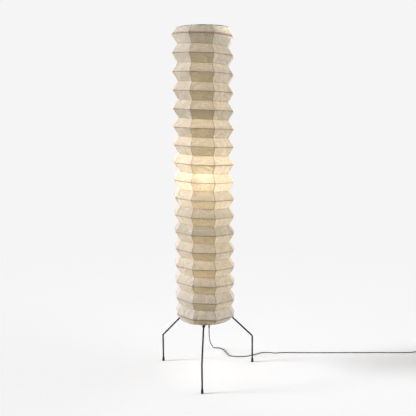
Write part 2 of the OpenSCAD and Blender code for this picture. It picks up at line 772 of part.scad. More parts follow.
module switch_cover() {
    color([0.09, 0.09, 0.09]) translate([switch_mid, switch_y, 0]) difference() {
        translate([0, 0, split_z]) linear_extrude(switch_h - split_z) switch_outline(0);
        translate([0, 0, split_z - 1]) linear_extrude(switch_h - split_z - switch_wall + 1)
            switch_outline(switch_wall);
        translate([-rocker_len / 2 - 0.8, -rocker_w / 2 - 0.5, split_z])
            cube([rocker_len + 1.6, rocker_w + 1, switch_h]);
        for (s = [-1, 1]) translate([s * boss_x, s * 7, split_z - 1])
            cylinder(r = 1.6, h = switch_h);
    }
}

// The rocker turns about an axis across the switch and rests tipped to one side
module switch_rocker() {
    color([0.16, 0.16, 0.16]) translate([switch_mid, switch_y, rocker_z])
        rotate([0, rocker_tilt, 0]) rotate([90, 0, 0])
            translate([0, 0, -rocker_w / 2]) linear_extrude(rocker_w)
                polygon([[-rocker_len / 2 + 0.6, -1], [-3, -4.5], [3, -4.5],
                    [rocker_len / 2 - 0.6, -1], [rocker_len / 2 - 0.6, 2.6], [0, 1.6],
                    [-rocker_len / 2 + 0.6, 2.6]]);
}

module switch_screws() {
    color([0.6, 0.6, 0.6]) translate([switch_mid, switch_y, 0])
        for (s = [-1, 1]) translate([s * boss_x, s * 7, split_z - 5])
            cylinder(r = 1, h = switch_h - split_z + 4.5);
}

// ---- Tail and plug: the plug lies flat beside the coil, pins to the left
plug_z = plug_t / 2;
pin_socket = 12;
pin_chamfer = 0.5;
tail_len = 26;
plug_x = coil_last[0] - tail_len;
tail_points = [coil_last, coil_last - [cord_d, 0, 0], [plug_x + cord_d, coil_last[1], plug_z],
    [plug_x, coil_last[1], plug_z]];

module cord_tail() {
    path = concat([tail_points[0]], spline([tail_points[1], tail_points[2]], 3),
        [tail_points[3]]);
    cord_tube(path, [-1, 0, 0], [-1, 0, 0], [0, 1, 0]);
}

module plug_body() {
    color([0.08, 0.08, 0.08]) difference() {
        translate([plug_x, coil_last[1], plug_z]) mirror([1, 0, 0]) hull() {
            translate([0, -5, -4.5]) cube([1, 10, 9]);
            for (s = [-1, 1]) translate([12, s * (plug_w / 2 - 6), -plug_t / 2])
                cylinder(r = 4, h = plug_t, $fn = 32);
            for (s = [-1, 1]) translate([plug_len - 4, s * (plug_w / 2 - 4), -plug_t / 2])
                cylinder(r = 4, h = plug_t, $fn = 32);
        }
        // Sockets that the pins are moulded into
        for (s = [-1, 1]) translate([plug_x - plug_len - 1, coil_last[1]
            + s * plug_pin_gap / 2, plug_z]) rotate([0, 90, 0])
                cylinder(r = pin_root_d / 2 + fit_gap, h = pin_socket + 1);
    }
}

// A pin has a chamfered tip of full diameter and a thinner root that the body grips
module plug_pins() {
    tip_r = plug_pin_d / 2;
    root_r = pin_root_d / 2;
    len = plug_pin_len + pin_socket - seat;
    color([0.75, 0.75, 0.76]) for (s = [-1, 1])
        translate([plug_x - plug_len - plug_pin_len, coil_last[1] + s * plug_pin_gap / 2,
            plug_z]) rotate([0, 90, 0]) rotate_extrude() polygon([
                [0, 0], [tip_r - pin_chamfer, 0], [tip_r, pin_chamfer], [tip_r, pin_tip_len],
                [root_r, pin_tip_len], [root_r, len], [0, len]]);
}

// ---- The origin is the middle of the box round the three feet
foot_at = [for (i = [0:2]) polar(foot_circle_r, tripod_turn + i * third, 0)];
footprint_x = (max([for (f = foot_at) f[0]]) + min([for (f = foot_at) f[0]])) / 2;
footprint_y = (max([for (f = foot_at) f[1]]) + min([for (f = foot_at) f[1]])) / 2;
echo(axis_at = [-footprint_x, -footprint_y]);

module placed() {
    translate([-footprint_x, -footprint_y, 0]) children();
}

placed() leg(0);  // leg_front
placed() leg(2);  // leg_left
placed() leg(1);  // leg_right
placed() foot(0);  // foot_front
placed() foot(2);  // foot_left
placed() foot(1);  // foot_right
placed() hub();
placed() hub_set_screws();
placed() post();
placed() post_locknut();
placed() arm_locknut();
placed() bottom_arm();
placed() stretcher(-1);  // stretcher_left
placed() stretcher(1);  // stretcher_right
placed() stretcher_nuts();
placed() top_bridge();
placed() ring_clip(0);  // ring_clip_front
placed() ring_clip(2);  // ring_clip_left
placed() ring_clip(1);  // ring_clip_right
placed() wire_ring(ring_bottom_z);  // bottom_ring
placed() wire_ring(ring_top_z);  // top_ring
placed() shade_paper();
placed() shade_rib();
placed() holder_cap();
placed() holder_skirt();
placed() holder_insert();
placed() holder_shell();
placed() holder_contact();
placed() bulb_cap();
placed() bulb_globe();
placed() cord_gland();
placed() inner_lead();
placed() lead_clips();
placed() cord_run();
placed() switch_base();
placed() switch_cover();
placed() switch_rocker();
placed() switch_screws();
placed() cord_link();
placed() cord_coil();
placed() cord_tie();
placed() cord_tail();
placed() plug_body();
placed() plug_pins();
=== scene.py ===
import json
import math

import bpy
from mathutils import Matrix, Vector, noise


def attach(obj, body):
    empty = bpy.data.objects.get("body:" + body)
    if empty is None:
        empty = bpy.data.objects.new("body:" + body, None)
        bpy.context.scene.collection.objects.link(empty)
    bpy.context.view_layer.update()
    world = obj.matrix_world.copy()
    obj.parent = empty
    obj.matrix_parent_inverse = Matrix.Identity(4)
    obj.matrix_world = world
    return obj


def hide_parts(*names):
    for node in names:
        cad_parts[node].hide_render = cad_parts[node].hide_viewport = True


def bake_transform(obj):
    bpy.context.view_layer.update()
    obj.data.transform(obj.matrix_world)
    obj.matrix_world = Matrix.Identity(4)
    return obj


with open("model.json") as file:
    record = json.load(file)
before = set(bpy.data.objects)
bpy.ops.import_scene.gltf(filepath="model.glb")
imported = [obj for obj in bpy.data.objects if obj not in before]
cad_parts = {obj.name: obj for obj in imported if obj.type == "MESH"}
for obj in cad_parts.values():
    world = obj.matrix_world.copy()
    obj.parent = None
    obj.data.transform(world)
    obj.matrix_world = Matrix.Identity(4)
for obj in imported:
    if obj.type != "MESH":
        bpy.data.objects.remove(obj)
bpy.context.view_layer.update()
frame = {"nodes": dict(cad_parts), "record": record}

# Paper lantern floor lamp. Metres, +Z up, front of the lamp at -Y. Pieces are drawn about
# the lamp's own axis, which stands at AXIS: the origin is the middle of the feet.
FOOT_R = 0.307
# Directions of the legs, in degrees from the front round by the right
LEG_DEGREES = {"front": -4, "right": 116, "left": -124}
FEET = [math.radians(a) for a in LEG_DEGREES.values()]
FEET_X = [FOOT_R * math.sin(a) for a in FEET]
FEET_Y = [-FOOT_R * math.cos(a) for a in FEET]
AXIS = Vector((-(max(FEET_X) + min(FEET_X)) / 2, -(max(FEET_Y) + min(FEET_Y)) / 2, 0))


def add_object(name, data):
    obj = bpy.data.objects.new(name, data)
    bpy.context.collection.objects.link(obj)
    return obj


# ---------------------------------------------------------------- camera
# Lens, place and turn come from a fit to the feet, rims and ridge tips in the photograph
LENS, SENSOR = 56.6, 36.0
CAMERA_AT = AXIS + Vector((0.0, -3.593, 1.459))
YAW, PITCH, ROLL = math.radians(-0.33), math.radians(81.9), math.radians(-0.58)

cam = add_object("camera", bpy.data.cameras.new("camera"))
cam.data.lens = LENS
cam.data.sensor_width = SENSOR
cam.matrix_world = (Matrix.Translation(CAMERA_AT) @ Matrix.Rotation(YAW, 4, "Z")
                    @ Matrix.Rotation(PITCH, 4, "X") @ Matrix.Rotation(ROLL, 4, "Z"))
bpy.context.scene.camera = cam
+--
TASK PROMPT =>
Identify the lines above with the word "record". Copy them.

EXPECTED OUTPUT =>
    record = json.load(file)
frame = {"nodes": dict(cad_parts), "record": record}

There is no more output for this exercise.